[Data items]
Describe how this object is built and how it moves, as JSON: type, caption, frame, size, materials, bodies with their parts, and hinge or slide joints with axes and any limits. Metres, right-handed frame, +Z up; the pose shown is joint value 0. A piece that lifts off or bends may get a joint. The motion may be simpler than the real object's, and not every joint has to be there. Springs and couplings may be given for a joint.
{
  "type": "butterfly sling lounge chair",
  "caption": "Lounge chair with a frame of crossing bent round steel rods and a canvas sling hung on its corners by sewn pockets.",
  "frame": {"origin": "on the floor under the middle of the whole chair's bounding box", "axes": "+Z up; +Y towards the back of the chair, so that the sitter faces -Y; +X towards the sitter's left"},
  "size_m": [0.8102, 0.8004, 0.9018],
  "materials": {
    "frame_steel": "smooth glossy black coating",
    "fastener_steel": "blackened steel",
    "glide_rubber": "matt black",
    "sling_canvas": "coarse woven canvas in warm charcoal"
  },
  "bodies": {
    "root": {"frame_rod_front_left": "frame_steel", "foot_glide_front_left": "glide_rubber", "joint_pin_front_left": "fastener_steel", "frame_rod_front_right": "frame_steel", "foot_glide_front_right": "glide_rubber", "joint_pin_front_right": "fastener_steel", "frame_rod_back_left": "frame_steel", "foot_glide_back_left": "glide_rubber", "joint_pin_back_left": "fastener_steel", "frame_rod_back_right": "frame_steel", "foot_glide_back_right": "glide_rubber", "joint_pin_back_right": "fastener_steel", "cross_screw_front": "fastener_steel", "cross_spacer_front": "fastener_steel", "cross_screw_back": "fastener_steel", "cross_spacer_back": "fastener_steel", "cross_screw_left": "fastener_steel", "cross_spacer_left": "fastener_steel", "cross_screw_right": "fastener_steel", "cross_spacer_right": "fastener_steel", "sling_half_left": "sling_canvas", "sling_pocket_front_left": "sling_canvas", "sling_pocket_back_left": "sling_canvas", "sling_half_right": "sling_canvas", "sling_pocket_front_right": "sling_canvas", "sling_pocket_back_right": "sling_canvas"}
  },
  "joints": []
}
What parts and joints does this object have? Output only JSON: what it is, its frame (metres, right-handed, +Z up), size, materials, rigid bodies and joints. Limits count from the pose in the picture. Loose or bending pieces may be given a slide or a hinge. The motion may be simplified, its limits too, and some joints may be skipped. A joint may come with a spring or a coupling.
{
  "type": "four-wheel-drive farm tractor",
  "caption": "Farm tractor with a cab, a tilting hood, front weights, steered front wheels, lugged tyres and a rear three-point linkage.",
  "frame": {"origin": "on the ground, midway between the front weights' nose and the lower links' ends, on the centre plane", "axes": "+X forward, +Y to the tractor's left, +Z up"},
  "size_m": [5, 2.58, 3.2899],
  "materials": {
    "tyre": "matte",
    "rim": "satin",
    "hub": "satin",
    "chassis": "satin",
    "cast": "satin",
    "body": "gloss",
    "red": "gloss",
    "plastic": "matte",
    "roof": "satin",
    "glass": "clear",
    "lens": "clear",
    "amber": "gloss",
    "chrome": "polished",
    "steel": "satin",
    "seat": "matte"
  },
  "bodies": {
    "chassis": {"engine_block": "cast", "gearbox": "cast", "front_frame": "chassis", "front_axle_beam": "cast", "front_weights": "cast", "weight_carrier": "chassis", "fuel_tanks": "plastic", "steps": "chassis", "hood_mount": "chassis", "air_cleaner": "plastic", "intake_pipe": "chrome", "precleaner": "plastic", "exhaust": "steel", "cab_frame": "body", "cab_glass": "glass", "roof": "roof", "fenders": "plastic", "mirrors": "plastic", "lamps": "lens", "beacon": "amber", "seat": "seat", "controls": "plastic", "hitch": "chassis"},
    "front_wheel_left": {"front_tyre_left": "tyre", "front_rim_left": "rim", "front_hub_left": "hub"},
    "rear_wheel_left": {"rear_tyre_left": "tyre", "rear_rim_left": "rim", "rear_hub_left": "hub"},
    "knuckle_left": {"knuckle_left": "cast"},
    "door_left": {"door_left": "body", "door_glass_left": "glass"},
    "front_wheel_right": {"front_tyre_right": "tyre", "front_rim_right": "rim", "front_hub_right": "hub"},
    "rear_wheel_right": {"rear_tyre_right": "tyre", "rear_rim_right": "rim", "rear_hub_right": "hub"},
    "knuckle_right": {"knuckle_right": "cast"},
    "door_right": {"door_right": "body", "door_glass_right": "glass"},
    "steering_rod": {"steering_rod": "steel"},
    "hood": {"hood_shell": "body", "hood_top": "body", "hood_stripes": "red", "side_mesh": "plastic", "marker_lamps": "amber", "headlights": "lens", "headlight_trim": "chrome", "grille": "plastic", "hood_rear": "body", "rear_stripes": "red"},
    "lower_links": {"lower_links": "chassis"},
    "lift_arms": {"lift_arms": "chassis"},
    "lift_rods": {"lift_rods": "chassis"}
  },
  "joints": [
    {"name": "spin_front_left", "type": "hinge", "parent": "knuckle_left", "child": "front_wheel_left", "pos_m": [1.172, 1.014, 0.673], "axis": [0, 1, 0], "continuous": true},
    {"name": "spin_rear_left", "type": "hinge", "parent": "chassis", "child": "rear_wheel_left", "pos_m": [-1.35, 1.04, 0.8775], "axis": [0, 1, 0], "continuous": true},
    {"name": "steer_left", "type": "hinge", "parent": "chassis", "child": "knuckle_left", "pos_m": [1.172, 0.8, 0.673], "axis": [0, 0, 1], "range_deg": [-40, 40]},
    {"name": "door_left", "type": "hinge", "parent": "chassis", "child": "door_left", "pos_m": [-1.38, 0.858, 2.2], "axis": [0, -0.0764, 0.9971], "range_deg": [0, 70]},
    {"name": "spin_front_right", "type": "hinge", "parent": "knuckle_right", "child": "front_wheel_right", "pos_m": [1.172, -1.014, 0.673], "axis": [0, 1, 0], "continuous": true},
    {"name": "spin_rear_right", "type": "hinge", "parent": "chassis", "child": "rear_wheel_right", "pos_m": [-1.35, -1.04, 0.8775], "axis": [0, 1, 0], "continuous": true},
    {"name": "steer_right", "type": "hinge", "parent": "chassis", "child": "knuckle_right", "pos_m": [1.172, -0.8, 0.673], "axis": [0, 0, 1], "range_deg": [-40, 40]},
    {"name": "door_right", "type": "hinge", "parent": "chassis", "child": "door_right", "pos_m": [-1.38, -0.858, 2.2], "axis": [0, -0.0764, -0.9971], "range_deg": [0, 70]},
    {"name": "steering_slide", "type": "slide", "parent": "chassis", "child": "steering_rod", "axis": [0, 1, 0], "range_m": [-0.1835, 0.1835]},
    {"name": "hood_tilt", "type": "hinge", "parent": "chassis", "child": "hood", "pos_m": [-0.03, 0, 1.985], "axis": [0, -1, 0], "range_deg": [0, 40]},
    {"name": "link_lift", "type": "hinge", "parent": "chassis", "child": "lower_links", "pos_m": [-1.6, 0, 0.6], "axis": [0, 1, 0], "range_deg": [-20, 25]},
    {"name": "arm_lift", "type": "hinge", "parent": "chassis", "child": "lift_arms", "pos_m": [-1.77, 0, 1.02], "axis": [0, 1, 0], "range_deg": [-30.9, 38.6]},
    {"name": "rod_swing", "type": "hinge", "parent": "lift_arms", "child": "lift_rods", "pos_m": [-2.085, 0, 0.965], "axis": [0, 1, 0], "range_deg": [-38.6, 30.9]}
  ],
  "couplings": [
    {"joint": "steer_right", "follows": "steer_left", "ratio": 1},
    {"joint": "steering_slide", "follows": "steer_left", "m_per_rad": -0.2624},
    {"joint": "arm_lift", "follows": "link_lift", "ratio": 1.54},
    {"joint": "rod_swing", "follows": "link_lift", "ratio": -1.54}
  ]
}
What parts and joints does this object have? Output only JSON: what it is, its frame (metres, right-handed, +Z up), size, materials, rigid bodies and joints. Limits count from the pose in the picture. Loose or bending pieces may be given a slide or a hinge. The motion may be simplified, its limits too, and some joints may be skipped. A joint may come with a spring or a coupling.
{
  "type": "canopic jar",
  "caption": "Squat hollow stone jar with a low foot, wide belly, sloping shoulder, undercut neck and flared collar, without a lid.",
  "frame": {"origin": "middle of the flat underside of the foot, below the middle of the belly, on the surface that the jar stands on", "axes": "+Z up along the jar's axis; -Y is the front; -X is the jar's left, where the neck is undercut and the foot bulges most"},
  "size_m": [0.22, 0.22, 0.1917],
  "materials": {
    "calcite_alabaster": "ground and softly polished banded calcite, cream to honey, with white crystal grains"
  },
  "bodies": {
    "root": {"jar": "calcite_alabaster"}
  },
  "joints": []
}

▸ EXERCISE AIM:
Pull out each line of the records holding the string "that".

▸ TASK RESULT:
Describe how this object is built and how it moves, as JSON: type, caption, frame, size, materials, bodies with their parts, and hinge or slide joints with axes and any limits. Metres, right-handed frame, +Z up; the pose shown is joint value 0. A piece that lifts off or bends may get a joint. The motion may be simpler than the real object's, and not every joint has to be there. Springs and couplings may be given for a joint.
  "frame": {"origin": "on the floor under the middle of the whole chair's bounding box", "axes": "+Z up; +Y towards the back of the chair, so that the sitter faces -Y; +X towards the sitter's left"},
  "frame": {"origin": "middle of the flat underside of the foot, below the middle of the belly, on the surface that the jar stands on", "axes": "+Z up along the jar's axis; -Y is the front; -X is the jar's left, where the neck is undercut and the foot bulges most"},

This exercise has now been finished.